L’Assistance publique - Hôpitaux de Paris (AP-HP) vient de rendre publiques les conclusions de l’enquête interne commandée à la suite du décès jusqu’ici inexpliqué d’une patiente de 61 ans aux urgences de Cochin, le 15 février dernier.
Le document, que s’est procuré le « Quotidien », retrace par le menu le temps écoulé entre l’arrivée dans le service de cette patiente, amenée à 16 h 30 par les pompiers pour « une blessure au pied par un morceau de verre » et son décès constaté par un médecin 6 h 40 plus tard.
À 16 h 48, l’infirmier d’organisation de l’accueil (IOA) ausculte la patiente et lui attribue un ordre de priorité 3 (sur cinq niveaux), selon l’échelle qui régit le « tri » des urgences. Les patients dont l’état requiert une prise en charge immédiate par un médecin reçoivent la priorité 1, ceux à voir en moins de 20 minutes, la priorité 2, ceux à voir en moins d’une heure, la priorité 3. Les patients de priorité 4 et 5 sont à examiner, respectivement, en moins de deux ou quatre heures. Ce jour-là, la patiente aurait donc dû être théoriquement examinée par un médecin avant 18 heures.
2,5 médecins pour 54 patients
Le rapport s’attarde aussi sur la relève entre les personnels de jour et de nuit, qui a pu jouer dans la « perte » de cette patiente pendant près de deux heures. De plus, ce samedi 15 février, à 18 heures, les 16 lits de l’unité d’hospitalisation de courte durée (UHCD) sont occupés alors que « l’objectif est que cette unité soit vide à 18 heures, en début de garde ». Le médecin senior en charge de l’unité est embolisé par le roulement des transferts de patients jusqu’à 3 heures du matin, « contrairement aux pratiques habituelles ».

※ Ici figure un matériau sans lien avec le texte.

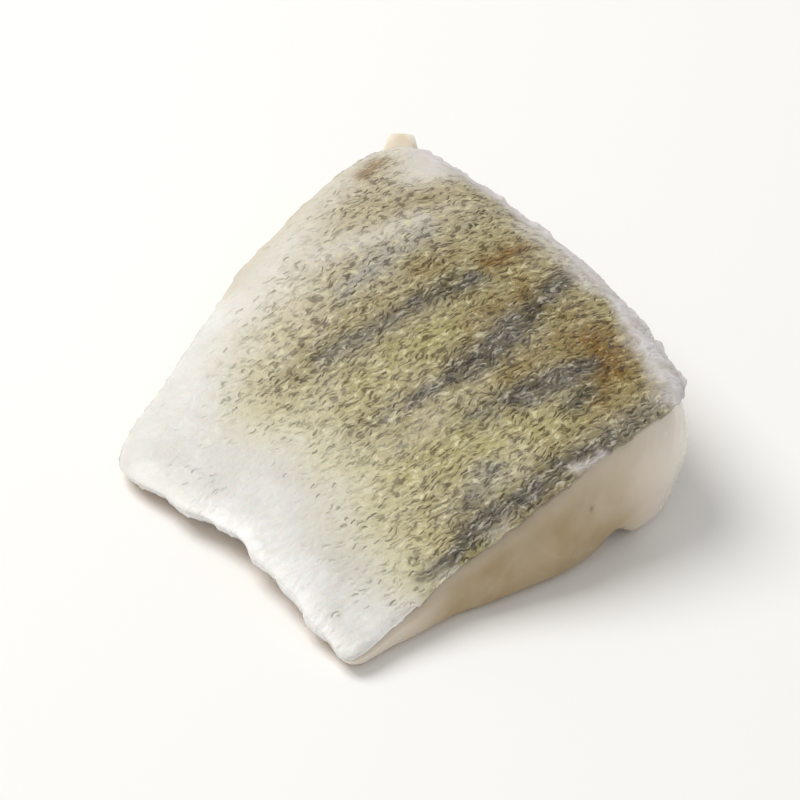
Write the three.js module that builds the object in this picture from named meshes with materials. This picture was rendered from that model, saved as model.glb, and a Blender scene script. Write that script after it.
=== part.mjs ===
import * as THREE from 'three';

// Perch fillet: one portion cut across a skin-on side of fish, lying skin up.
// All lengths in millimetres. X runs along the fish, Y towards its back, Z up.
// The skin is a patch in two shares: s goes from the far cut (0) to the near
// cut (1), t from the belly edge (0) to the dorsal edge (1).

// Corners of the skin seen from above
const farDorsal = [-45.1, 32.6];
const nearDorsal = [29.0, 29.7];
const nearBelly = [39.4, -37.4];
const farBelly = [-14.7, -40.4];

// How far each edge bows out of the straight line between its corners, and
// how much more it does so towards its far end
const dorsalBow = 4.1;
const dorsalBowSkew = 1.1;
const bellyBow = -3.1;
const bellyBowSkew = -1.3;
const farCutBow = 3.1;
const nearCutBow = -0.9;
const nearCutBowSkew = 3.9;

// Unevenness of each edge: rows of height, rate along the edge and phase
const bellyWaves = [[0.55, 10.1, 0.3], [0.35, 23.2, 1.1], [0.2, 46, 2]];
const dorsalWaves = [[0.25, 12.6, 0.4]];
const nearCutWaves = [[0.25, 13.8, 0.2], [0.12, 32, 0.7]];
const farCutWaves = [[0.3, 14.5, 1], [0.15, 29, 0]];

// Rounding of the four corners as a share of the patch
const farDorsalRound = 0.016;
const nearDorsalRound = 0.045;
const nearBellyRound = 0.03;
const farBellyRound = 0.04;
const sharpestCornerPower = 28;

// Power of the share with which an edge's own values die out inward
const edgeReachPower = 12;

// Size of the patch used to turn shares into lengths
const patchLength = 70;
const patchWidth = 68;

// Height of the skin above the table
const bellyHeight = 3.2;
const dorsalHeightFar = 20.0;
const dorsalHeightNear = 20.5;
const dorsalArch = 1.2;
const crossSway = 0.09;
const crownFar = 3.6;
const crownNear = 0.9;
const bellyLift = 2.2;

// Fall of the skin along each edge, and how far in it starts
const dorsalDrop = 2.4;
const dorsalDropReach = 7;
const farCutDrop = 2.6;
const farCutDropReach = 8;
const nearCutDrop = 0.5;
const nearCutDropReach = 3;
const bellyDrop = 0.7;
const bellyDropReach = 4;
const dropSharpness = 2.2;
const farCutDropAtBelly = 0.35;

// Skin
const skinThickness = 0.6;
const skinGap = 0.3;

// Flesh standing past the trimmed skin, per edge
const nearCutOverhang = 0.8;
const farCutOverhang = 0.6;
const dorsalOverhang = 0.7;
const bellyOverhang = 0.25;
const wallBulge = 1.5;
const wallBulgeHeight = 14;
const wallBulgePower = 1.5;
const overhangStartPower = 6;
const nearCutFlare = 1.6;
const flareWallHeight = 8;

// Rounding under at the foot of the walls, per edge
const nearCutTuck = 1.3;
const farCutTuck = 2.0;
const dorsalTuck = 4.2;
const bellyTuck = 1.2;
const tuckShareOfWall = 0.4;
const tuckReach = 1.25;
const tuckSharpness = 2.6;

// Small tip of flesh past the skin at the far dorsal corner
const tipLength = 2.7;
const tipHalfWidth = 2.6;
const tipBluntness = 4;
const tipRise = 1.3;
const tipRiseShare = 0.75;
const tipRootLevel = 0.35;

// Groove between the two muscles on the underside
const grooveShare = 0.775;
const grooveWander = 0.012;
const grooveDepth = 2.8;
const grooveHalfWidth = 3.4;
const grooveEnd = 0.03;

// Rise of the underside towards the thin belly edge
const bellyRise = 0.4;
const bellyRiseShare = 0.34;
const liftShare = 0.5;
const undersideLift = 1.76;

// Colours
const fleshColour = 0xdccdb4;
const skinColour = 0x8f8763;

// Mesh
const cellsPerSide = 28;
const edgeCrowding = 0.1;
const wallRings = 6;
const normalStep = 1e-3;
const edgeShare = 4e-3;
const outwardStep = 0.015;

const clamp = THREE.MathUtils.clamp;
const mix = THREE.MathUtils.lerp;

// A point on a bowed edge between two corners; side picks the way it bows
function edgePoint(start, end, share, bow, skew, side) {
  const run = Math.hypot(end[0] - start[0], end[1] - start[1]);
  const alongX = (end[0] - start[0]) / run;
  const alongY = (end[1] - start[1]) / run;
  const hump = 4 * share * (1 - share);
  const offset = side * hump * (bow + skew * (2 * share - 1));
  return [
    mix(start[0], end[0], share) + alongY * offset,
    mix(start[1], end[1], share) - alongX * offset,
  ];
}

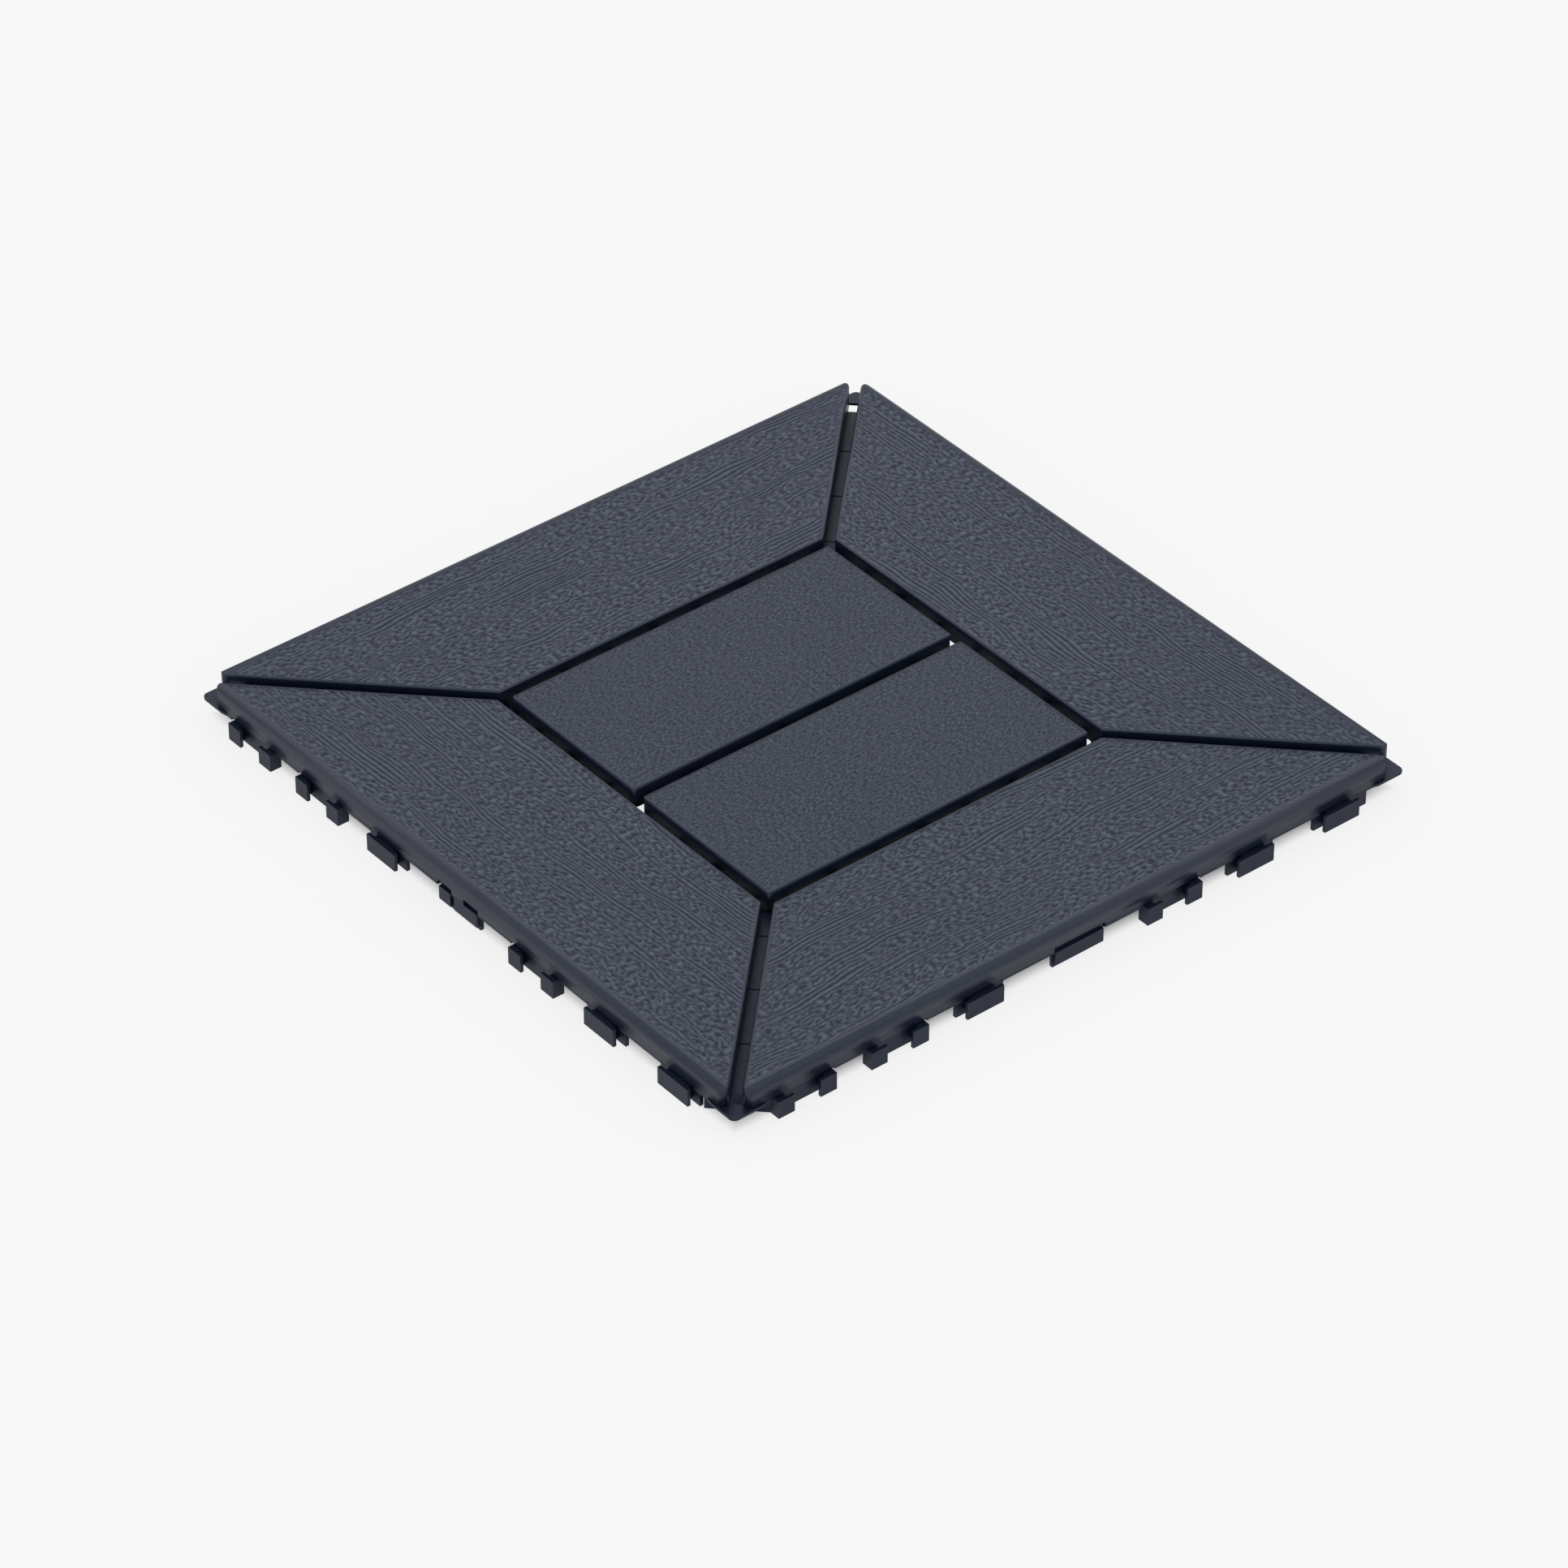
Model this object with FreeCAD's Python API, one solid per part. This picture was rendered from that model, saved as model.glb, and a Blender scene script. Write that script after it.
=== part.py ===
import FreeCAD, Part
import math
import os
from FreeCAD import Vector

# Interlocking deck tile: an open grid base that carries six hollow wood-look boards.
# Millimetres. Origin at the middle of the tile on the ground, +Z up.
# The front edge faces -Y, the right edge +X, the back edge +Y and the left edge -X.
# Along an edge, u runs with +X or +Y, and w is the distance outwards from the middle of the tile.

# Overall sizes
PITCH = 300.0              # from the middle of one tile to the middle of the next
JOINT = 1.5                # gap that two laid tiles leave between their skirts
HEIGHT = 16.0              # ground to walking surface
BOARD_DEEP = 8.0           # height of a board, skirt and top together
FLANGE_T = 1.0             # flange that the outer skirts stand on

# Boards
FRAME_BOARD_W = 72.85      # width of a frame board, from its skirt inwards
DRAIN_GAP = 4.25           # drainage gap between neighbouring boards
BOARD_TOP_T = 2.2          # thickness of a board's top
BOARD_SKIRT_T = 2.0        # thickness of a board's skirt
OUTER_ROUND = 2.2          # round-over of the outer top edges
GAP_ROUND = 0.9            # round-over of the top edges along the gaps
TIP_R = 2.6                # rounding in plan of the mitred tips
MITRE_HEEL_R = 1.5         # rounding in plan of a frame board's inner corners
INNER_CORNER_R = 2.7       # rounding in plan of an inner board's corners
BOARD_RIB_T = 1.5          # stiffening ribs under a board's top
BOARD_RIB_CLEAR = 1.2      # height of the ribs' lower edge above the base
STUD_R = 2.5               # studs under the boards
STUD_RISE = 1.5            # height of the studs' tips above the ground
STUD_CLEAR = 0.15          # all-round clearance of a stud in its eyelet

# Base grid
RIM_SET_BACK = 7.15        # rim wall behind the skirts' plane
RIM_T = 2.0                # rim wall
CORNER_CUT = 5.5           # cut of the rim's corners, along each side
GRID_CELLS = 7             # cells from the middle of the tile to the rim
MAIN_RIB_T = 1.8           # ribs that carry the boards
LOW_RIB_T = 1.4            # lower ribs between them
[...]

Même si, ce soir-là, la situation en personnel est « conforme à ce qu’elle doit être », 2,5 médecins (équivalents temps plein) s’occupent de 54 personnes « peu avant l’heure où l’on recherche la patiente », autour de 21 h 30.
À cette heure-là, un externe cherche une première fois la patiente, en vain. Il donne le dossier à une interne, qui le transmet au médecin régulateur (pour s’occuper d’un autre patient). À ce stade, « la patiente est considérée comme sortie sans avis médical ». Interrogé, le cadre de nuit indiquera l’avoir « visualisée »,« semblant dormir, et vivante », entre 21 h 30 et 22 heures. Idem pour une aide-soignante entre 21 h 40 et 22 heures. Cette dernière, à 23 heures, constatera « que la patiente est blanche ».
Appelé, un médecin établit le décès dix minutes après. Le rapport est clair : « La patiente était entourée de quatre personnes dont aucune n’a fait spontanément mention d’une demande ou d’une plainte de cette dernière. »
Mort subite d’origine cardiaque
Ces faits démontrent un manque de communication flagrant entre les différents personnels, que le rapport pointe du doigt. L’échange du dossier entre l’interne et l’externe « dans un but de rapidité d’exécution a entraîné un moindre contrôle du senior », lit-on. Le problème d’identification du patient est aussi soulevé : le logiciel qui permet de localiser les patients, tous équipés d’un bracelet, n’est pas accessible aux juniors, ce dont les médecins seniors n’ont pas conscience. Autre « dysfonctionnement » : les diagnostics antérieurs n’étaient pas disponibles au moment de sa prise en charge.
Après analyse du dossier médical et scanner post-mortem, il est établi que la patiente serait décédée de « mort subite présumée d’origine cardiaque ».
Le rapport fournit une série de recommandations, qui relèvent toutes du bon sens… La plus pragmatique : « en l’absence de réponse à un appel nominal, les soignants vérifient un à un les bracelets des patients présents dans les zones de surveillance ». L’AP-HP a prévu de faire le point en mai 2014 sur l’organisation de ses services d’urgence.